L’exploit est à portée de main
Le mercredi 3 juin, Anak Verhoeven et son père-entraineur se rendent pour la cinquième fois sur le site. La grimpeuse s’échauffe, travaille encore les quelques mouvements de la voie qui lui manquent avant de tenter une première ascension complète. « Je fais toujours attention à bien mémoriser tous les mouvements avant de faire une tentative d’ascension. », explique la grimpeuse. « Selon moi, ça ne sert à rien de faire des essais et de les rater car tu ne connais pas les méthodes, tu ne sais pas trop où tu dois placer tes pieds… En temps normal, je préfère ne plus devoir travailler la voie le jour où j’essaye une ascension complète. Mais ici, je n’ai pas trop eu le choix. »
La voie est en grande partie en dévers et fait une vingtaine de mètres. « Ce n’est pas très long, mais ce n’est pas pour cela que c’est moins compliqué », explique-t-elle. La première tentative est un échec : Anak Verhoeven chute sur le dernier mouvement difficile. Elle décide de réétudier le passage et de faire quelques ajustements pour l’essai suivant. « C’est toujours un peu stressant quand tu te dis ‘ je sais que je peux faire la voie, mais est-ce que j’ai encore assez de force aujourd’hui pour la réussir ?’ ». La grimpeuse prend une pause. L’exploit est à portée de main.

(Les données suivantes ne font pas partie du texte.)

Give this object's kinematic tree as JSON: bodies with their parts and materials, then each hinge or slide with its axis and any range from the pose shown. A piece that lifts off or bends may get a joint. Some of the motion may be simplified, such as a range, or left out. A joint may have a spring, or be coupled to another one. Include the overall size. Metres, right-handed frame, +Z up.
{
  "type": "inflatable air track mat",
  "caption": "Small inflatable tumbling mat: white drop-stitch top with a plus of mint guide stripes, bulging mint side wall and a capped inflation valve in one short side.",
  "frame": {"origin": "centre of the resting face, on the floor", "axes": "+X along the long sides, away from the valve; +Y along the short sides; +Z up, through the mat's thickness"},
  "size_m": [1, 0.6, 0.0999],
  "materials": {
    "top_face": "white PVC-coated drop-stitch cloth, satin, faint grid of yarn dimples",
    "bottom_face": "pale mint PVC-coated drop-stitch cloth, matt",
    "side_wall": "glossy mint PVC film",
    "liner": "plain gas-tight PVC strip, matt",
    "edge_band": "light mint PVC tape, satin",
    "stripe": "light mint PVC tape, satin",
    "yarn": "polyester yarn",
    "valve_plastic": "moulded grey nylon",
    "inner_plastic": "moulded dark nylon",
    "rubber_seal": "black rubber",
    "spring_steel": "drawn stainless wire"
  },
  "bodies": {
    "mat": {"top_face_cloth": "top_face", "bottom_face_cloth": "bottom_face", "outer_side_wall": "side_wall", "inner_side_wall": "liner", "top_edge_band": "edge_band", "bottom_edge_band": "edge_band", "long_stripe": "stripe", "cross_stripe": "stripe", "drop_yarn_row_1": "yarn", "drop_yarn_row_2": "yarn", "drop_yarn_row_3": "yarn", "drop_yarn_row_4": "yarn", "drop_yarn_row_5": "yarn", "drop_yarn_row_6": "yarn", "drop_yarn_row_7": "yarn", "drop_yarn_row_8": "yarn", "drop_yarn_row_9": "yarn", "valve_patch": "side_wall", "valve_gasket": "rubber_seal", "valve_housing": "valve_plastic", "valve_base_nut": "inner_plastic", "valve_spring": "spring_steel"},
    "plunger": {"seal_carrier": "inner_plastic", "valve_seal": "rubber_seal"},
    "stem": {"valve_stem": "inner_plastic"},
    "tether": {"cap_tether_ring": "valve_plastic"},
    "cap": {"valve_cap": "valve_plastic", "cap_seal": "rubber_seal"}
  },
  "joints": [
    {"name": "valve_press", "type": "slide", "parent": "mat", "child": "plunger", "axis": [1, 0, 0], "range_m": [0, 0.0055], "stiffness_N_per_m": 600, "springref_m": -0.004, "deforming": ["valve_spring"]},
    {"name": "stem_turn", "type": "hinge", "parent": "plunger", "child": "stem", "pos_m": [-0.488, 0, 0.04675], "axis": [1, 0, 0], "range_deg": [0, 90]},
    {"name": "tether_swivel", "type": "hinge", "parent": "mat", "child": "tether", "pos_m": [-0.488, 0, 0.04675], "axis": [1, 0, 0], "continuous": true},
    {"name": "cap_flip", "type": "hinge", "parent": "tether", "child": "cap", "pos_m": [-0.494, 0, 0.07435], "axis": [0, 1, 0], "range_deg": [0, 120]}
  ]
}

La deuxième tentative sera la bonne. « Au moment de terminer la voie, j’étais vraiment soulagée. », décrit la grimpeuse. « Ça fait vraiment du bien de finir une voie dans laquelle tu as mis beaucoup d’énergie et de concentration, car tant que tu ne l’as pas réussie, tu n’as rien. Si tu tombes, même au tout dernier mouvement, ça ne compte pas ! Au final, je trouve que j’ai mieux grimpé la deuxième fois. J’étais moins stressée, je ne sais pas pourquoi. J’ai fait ce mouvement un peu risqué là-haut, et puis c’était bon. » La grimpeuse descend de la paroi et prend son père dans ses bras. La pression retombe.

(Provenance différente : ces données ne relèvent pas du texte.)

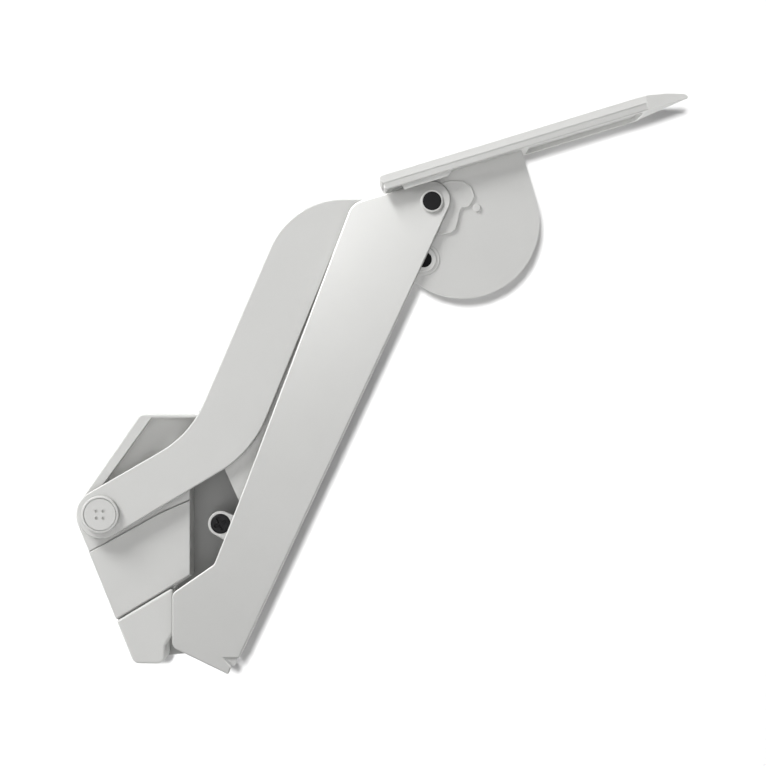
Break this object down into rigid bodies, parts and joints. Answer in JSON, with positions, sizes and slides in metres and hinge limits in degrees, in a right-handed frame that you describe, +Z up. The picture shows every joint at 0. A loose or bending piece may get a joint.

Une ambiance presque studieuse
Le cinéaste John Janssens filme l’entièreté de la séance : « J’ai trouvé ahurissant à quel point Anak est méthodique. Elle travaille chacune des parties de la voie. Elle essaye tout. Quand elle a trouvé une méthode qui fonctionne parfaitement, elle va quand même descendre de quelques mouvements pour réessayer. Une fois que c’est calé, ce n’est plus qu’une question d’enchainement ».
Pour le cinéaste, la grimpeuse est une force tranquille : « Pendant qu’elle grimpe, l’ambiance est très calme, presque studieuse. Anak y va progressivement, en usant de beaucoup de souplesse. Elle fait cela avec tellement de contrôle que ça paraît facile. ». La grimpeuse de vingt-trois ans n’en est pas à sa première performance. En 2017, elle était la deuxième femme au monde à grimper en falaise une voie de cotation 9a+. L’année précédente, elle décrochait la médaille d’argent aux mondiaux d’escalade.
Une performance qui prend la couleur de l’hommage
En tant que première grimpeuse à achever la voie, Anak Verhoeven peut lui donner un nom. Son choix se porte sur « Kraftio », en hommage à Chloé Graftiaux, grimpeuse belge décédée lors d’une sortie dans le massif du Mont Blanc en août 2010. « C’est un petit hommage. Aujourd’hui, la tristesse est toujours là, mais comme ça on n’oublie pas Chloé. », explique la jeune fille.
Le prochain challenge à accomplir pour les grimpeurs belges est d’ouvrir en Belgique une voie de cotation 9a, niveau mythique de l’escalade. La voie « Kraftio » se situe juste un niveau en dessous. L’objectif serait dans le viseur d’au moins un grimpeur.